DIRECTIONS FOR THIS TASK ▸ Give back the full material, exactly as it reads.

DATA SECTION ▸
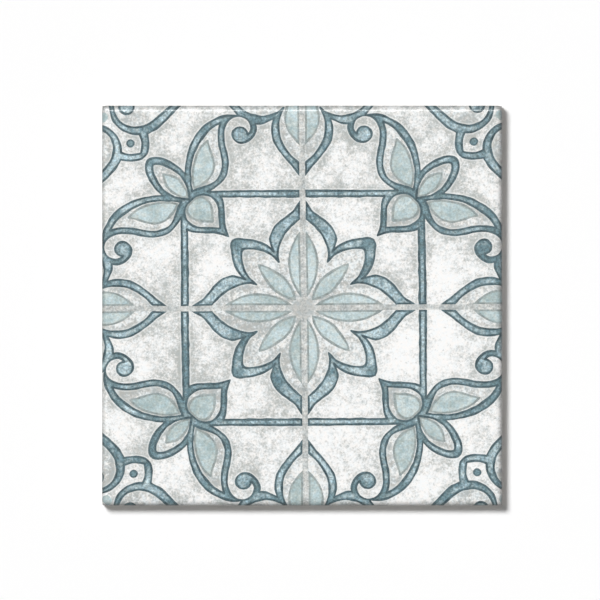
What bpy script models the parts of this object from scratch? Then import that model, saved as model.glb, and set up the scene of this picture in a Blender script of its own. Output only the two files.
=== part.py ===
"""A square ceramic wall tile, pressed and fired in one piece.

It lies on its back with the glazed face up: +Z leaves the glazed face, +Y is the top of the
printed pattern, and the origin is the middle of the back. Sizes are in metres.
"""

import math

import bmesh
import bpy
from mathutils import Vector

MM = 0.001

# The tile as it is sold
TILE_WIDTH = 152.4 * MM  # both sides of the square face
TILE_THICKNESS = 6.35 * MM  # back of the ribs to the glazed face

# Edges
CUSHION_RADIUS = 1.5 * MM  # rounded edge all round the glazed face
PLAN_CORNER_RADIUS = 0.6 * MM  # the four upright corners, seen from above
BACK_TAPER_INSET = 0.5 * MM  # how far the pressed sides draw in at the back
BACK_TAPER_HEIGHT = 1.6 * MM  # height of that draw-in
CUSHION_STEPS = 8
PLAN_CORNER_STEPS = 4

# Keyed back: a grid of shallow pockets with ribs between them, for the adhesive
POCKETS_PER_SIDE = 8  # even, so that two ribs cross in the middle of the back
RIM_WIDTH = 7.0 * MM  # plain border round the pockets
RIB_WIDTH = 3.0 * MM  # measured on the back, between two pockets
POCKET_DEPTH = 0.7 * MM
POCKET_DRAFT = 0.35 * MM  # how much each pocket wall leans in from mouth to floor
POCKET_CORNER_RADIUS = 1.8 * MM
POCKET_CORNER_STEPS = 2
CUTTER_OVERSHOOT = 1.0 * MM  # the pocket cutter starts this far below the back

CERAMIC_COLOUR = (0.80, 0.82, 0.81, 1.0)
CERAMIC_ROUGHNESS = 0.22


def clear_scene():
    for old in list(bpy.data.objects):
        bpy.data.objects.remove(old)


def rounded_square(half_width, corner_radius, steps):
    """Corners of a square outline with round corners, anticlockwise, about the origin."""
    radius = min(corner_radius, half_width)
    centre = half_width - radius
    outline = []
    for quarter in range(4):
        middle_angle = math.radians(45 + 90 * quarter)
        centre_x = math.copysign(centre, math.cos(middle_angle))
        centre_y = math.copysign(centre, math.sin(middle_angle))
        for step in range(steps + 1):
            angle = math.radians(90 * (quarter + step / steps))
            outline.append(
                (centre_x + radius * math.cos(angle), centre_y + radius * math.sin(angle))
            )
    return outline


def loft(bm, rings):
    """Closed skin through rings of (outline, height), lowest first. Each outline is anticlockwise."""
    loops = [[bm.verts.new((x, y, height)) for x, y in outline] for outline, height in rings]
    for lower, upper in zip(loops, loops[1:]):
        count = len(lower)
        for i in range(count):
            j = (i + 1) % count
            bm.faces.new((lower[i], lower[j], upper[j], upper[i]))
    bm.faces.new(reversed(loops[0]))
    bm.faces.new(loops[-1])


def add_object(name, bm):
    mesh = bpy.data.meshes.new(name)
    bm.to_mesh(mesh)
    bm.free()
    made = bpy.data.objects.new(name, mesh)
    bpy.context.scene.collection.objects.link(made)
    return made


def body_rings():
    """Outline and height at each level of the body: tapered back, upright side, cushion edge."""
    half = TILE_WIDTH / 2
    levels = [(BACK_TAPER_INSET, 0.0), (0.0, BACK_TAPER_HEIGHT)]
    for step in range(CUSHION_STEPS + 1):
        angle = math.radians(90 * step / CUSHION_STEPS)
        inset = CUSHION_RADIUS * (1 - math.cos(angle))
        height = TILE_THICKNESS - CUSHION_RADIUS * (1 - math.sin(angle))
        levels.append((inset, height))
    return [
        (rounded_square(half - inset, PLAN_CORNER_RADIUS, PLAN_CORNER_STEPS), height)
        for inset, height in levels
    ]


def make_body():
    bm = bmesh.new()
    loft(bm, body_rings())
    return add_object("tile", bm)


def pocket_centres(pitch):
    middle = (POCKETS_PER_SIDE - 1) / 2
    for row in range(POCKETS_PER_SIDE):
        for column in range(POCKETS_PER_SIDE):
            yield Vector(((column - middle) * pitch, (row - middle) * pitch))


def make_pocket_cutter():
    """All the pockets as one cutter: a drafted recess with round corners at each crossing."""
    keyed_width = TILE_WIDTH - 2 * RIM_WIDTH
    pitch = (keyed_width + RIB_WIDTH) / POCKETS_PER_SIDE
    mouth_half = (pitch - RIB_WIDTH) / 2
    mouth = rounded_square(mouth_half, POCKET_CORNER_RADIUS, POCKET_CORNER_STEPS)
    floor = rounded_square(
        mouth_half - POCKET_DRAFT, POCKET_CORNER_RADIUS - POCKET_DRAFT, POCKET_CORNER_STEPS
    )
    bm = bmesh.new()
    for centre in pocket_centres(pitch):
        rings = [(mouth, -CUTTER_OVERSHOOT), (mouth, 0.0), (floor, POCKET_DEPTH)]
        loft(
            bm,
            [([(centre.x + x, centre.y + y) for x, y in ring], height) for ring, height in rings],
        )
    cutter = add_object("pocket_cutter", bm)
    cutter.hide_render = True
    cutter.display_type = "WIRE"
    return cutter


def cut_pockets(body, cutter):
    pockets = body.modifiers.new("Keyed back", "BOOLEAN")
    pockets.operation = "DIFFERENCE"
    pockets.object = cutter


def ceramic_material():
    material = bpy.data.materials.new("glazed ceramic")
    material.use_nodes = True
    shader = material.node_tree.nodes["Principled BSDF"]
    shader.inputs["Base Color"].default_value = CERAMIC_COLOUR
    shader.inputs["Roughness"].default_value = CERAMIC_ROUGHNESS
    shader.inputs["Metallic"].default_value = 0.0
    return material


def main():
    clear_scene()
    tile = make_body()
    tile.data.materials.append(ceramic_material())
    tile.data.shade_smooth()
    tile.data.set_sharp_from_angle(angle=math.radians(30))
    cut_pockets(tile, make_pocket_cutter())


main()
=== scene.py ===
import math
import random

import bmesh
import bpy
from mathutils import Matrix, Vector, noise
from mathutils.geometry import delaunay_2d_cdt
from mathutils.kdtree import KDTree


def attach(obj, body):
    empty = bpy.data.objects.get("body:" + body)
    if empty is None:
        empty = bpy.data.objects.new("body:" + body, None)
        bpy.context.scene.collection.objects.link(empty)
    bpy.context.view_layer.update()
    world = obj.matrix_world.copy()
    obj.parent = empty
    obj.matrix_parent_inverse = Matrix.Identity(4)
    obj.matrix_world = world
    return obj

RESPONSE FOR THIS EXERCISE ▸
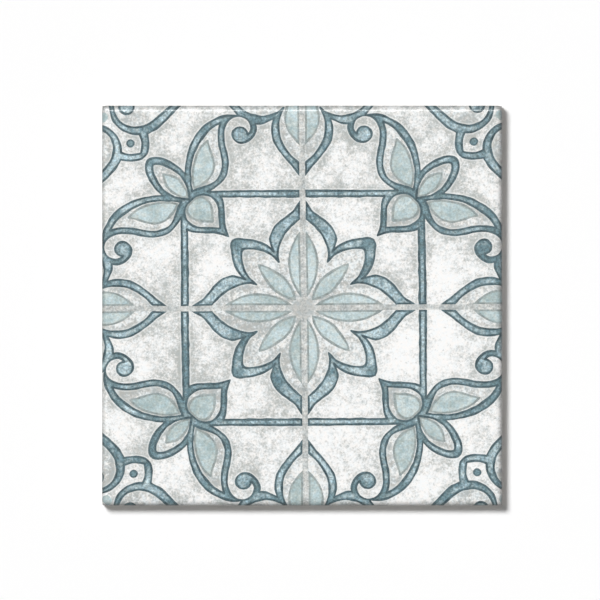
What bpy script models the parts of this object from scratch? Then import that model, saved as model.glb, and set up the scene of this picture in a Blender script of its own. Output only the two files.
=== part.py ===
"""A square ceramic wall tile, pressed and fired in one piece.

It lies on its back with the glazed face up: +Z leaves the glazed face, +Y is the top of the
printed pattern, and the origin is the middle of the back. Sizes are in metres.
"""

import math

import bmesh
import bpy
from mathutils import Vector

MM = 0.001

# The tile as it is sold
TILE_WIDTH = 152.4 * MM  # both sides of the square face
TILE_THICKNESS = 6.35 * MM  # back of the ribs to the glazed face

# Edges
CUSHION_RADIUS = 1.5 * MM  # rounded edge all round the glazed face
PLAN_CORNER_RADIUS = 0.6 * MM  # the four upright corners, seen from above
BACK_TAPER_INSET = 0.5 * MM  # how far the pressed sides draw in at the back
BACK_TAPER_HEIGHT = 1.6 * MM  # height of that draw-in
CUSHION_STEPS = 8
PLAN_CORNER_STEPS = 4

# Keyed back: a grid of shallow pockets with ribs between them, for the adhesive
POCKETS_PER_SIDE = 8  # even, so that two ribs cross in the middle of the back
RIM_WIDTH = 7.0 * MM  # plain border round the pockets
RIB_WIDTH = 3.0 * MM  # measured on the back, between two pockets
POCKET_DEPTH = 0.7 * MM
POCKET_DRAFT = 0.35 * MM  # how much each pocket wall leans in from mouth to floor
POCKET_CORNER_RADIUS = 1.8 * MM
POCKET_CORNER_STEPS = 2
CUTTER_OVERSHOOT = 1.0 * MM  # the pocket cutter starts this far below the back

CERAMIC_COLOUR = (0.80, 0.82, 0.81, 1.0)
CERAMIC_ROUGHNESS = 0.22


def clear_scene():
    for old in list(bpy.data.objects):
        bpy.data.objects.remove(old)


def rounded_square(half_width, corner_radius, steps):
    """Corners of a square outline with round corners, anticlockwise, about the origin."""
    radius = min(corner_radius, half_width)
    centre = half_width - radius
    outline = []
    for quarter in range(4):
        middle_angle = math.radians(45 + 90 * quarter)
        centre_x = math.copysign(centre, math.cos(middle_angle))
        centre_y = math.copysign(centre, math.sin(middle_angle))
        for step in range(steps + 1):
            angle = math.radians(90 * (quarter + step / steps))
            outline.append(
                (centre_x + radius * math.cos(angle), centre_y + radius * math.sin(angle))
            )
    return outline


def loft(bm, rings):
    """Closed skin through rings of (outline, height), lowest first. Each outline is anticlockwise."""
    loops = [[bm.verts.new((x, y, height)) for x, y in outline] for outline, height in rings]
    for lower, upper in zip(loops, loops[1:]):
        count = len(lower)
        for i in range(count):
            j = (i + 1) % count
            bm.faces.new((lower[i], lower[j], upper[j], upper[i]))
    bm.faces.new(reversed(loops[0]))
    bm.faces.new(loops[-1])


def add_object(name, bm):
    mesh = bpy.data.meshes.new(name)
    bm.to_mesh(mesh)
    bm.free()
    made = bpy.data.objects.new(name, mesh)
    bpy.context.scene.collection.objects.link(made)
    return made


def body_rings():
    """Outline and height at each level of the body: tapered back, upright side, cushion edge."""
    half = TILE_WIDTH / 2
    levels = [(BACK_TAPER_INSET, 0.0), (0.0, BACK_TAPER_HEIGHT)]
    for step in range(CUSHION_STEPS + 1):
        angle = math.radians(90 * step / CUSHION_STEPS)
        inset = CUSHION_RADIUS * (1 - math.cos(angle))
        height = TILE_THICKNESS - CUSHION_RADIUS * (1 - math.sin(angle))
        levels.append((inset, height))
    return [
        (rounded_square(half - inset, PLAN_CORNER_RADIUS, PLAN_CORNER_STEPS), height)
        for inset, height in levels
    ]


def make_body():
    bm = bmesh.new()
    loft(bm, body_rings())
    return add_object("tile", bm)


def pocket_centres(pitch):
    middle = (POCKETS_PER_SIDE - 1) / 2
    for row in range(POCKETS_PER_SIDE):
        for column in range(POCKETS_PER_SIDE):
            yield Vector(((column - middle) * pitch, (row - middle) * pitch))


def make_pocket_cutter():
    """All the pockets as one cutter: a drafted recess with round corners at each crossing."""
    keyed_width = TILE_WIDTH - 2 * RIM_WIDTH
    pitch = (keyed_width + RIB_WIDTH) / POCKETS_PER_SIDE
    mouth_half = (pitch - RIB_WIDTH) / 2
    mouth = rounded_square(mouth_half, POCKET_CORNER_RADIUS, POCKET_CORNER_STEPS)
    floor = rounded_square(
        mouth_half - POCKET_DRAFT, POCKET_CORNER_RADIUS - POCKET_DRAFT, POCKET_CORNER_STEPS
    )
    bm = bmesh.new()
    for centre in pocket_centres(pitch):
        rings = [(mouth, -CUTTER_OVERSHOOT), (mouth, 0.0), (floor, POCKET_DEPTH)]
        loft(
            bm,
            [([(centre.x + x, centre.y + y) for x, y in ring], height) for ring, height in rings],
        )
    cutter = add_object("pocket_cutter", bm)
    cutter.hide_render = True
    cutter.display_type = "WIRE"
    return cutter


def cut_pockets(body, cutter):
    pockets = body.modifiers.new("Keyed back", "BOOLEAN")
    pockets.operation = "DIFFERENCE"
    pockets.object = cutter


def ceramic_material():
    material = bpy.data.materials.new("glazed ceramic")
    material.use_nodes = True
    shader = material.node_tree.nodes["Principled BSDF"]
    shader.inputs["Base Color"].default_value = CERAMIC_COLOUR
    shader.inputs["Roughness"].default_value = CERAMIC_ROUGHNESS
    shader.inputs["Metallic"].default_value = 0.0
    return material


def main():
    clear_scene()
    tile = make_body()
    tile.data.materials.append(ceramic_material())
    tile.data.shade_smooth()
    tile.data.set_sharp_from_angle(angle=math.radians(30))
    cut_pockets(tile, make_pocket_cutter())


main()
=== scene.py ===
import math
import random

import bmesh
import bpy
from mathutils import Matrix, Vector, noise
from mathutils.geometry import delaunay_2d_cdt
from mathutils.kdtree import KDTree


def attach(obj, body):
    empty = bpy.data.objects.get("body:" + body)
    if empty is None:
        empty = bpy.data.objects.new("body:" + body, None)
        bpy.context.scene.collection.objects.link(empty)
    bpy.context.view_layer.update()
    world = obj.matrix_world.copy()
    obj.parent = empty
    obj.matrix_parent_inverse = Matrix.Identity(4)
    obj.matrix_world = world
    return obj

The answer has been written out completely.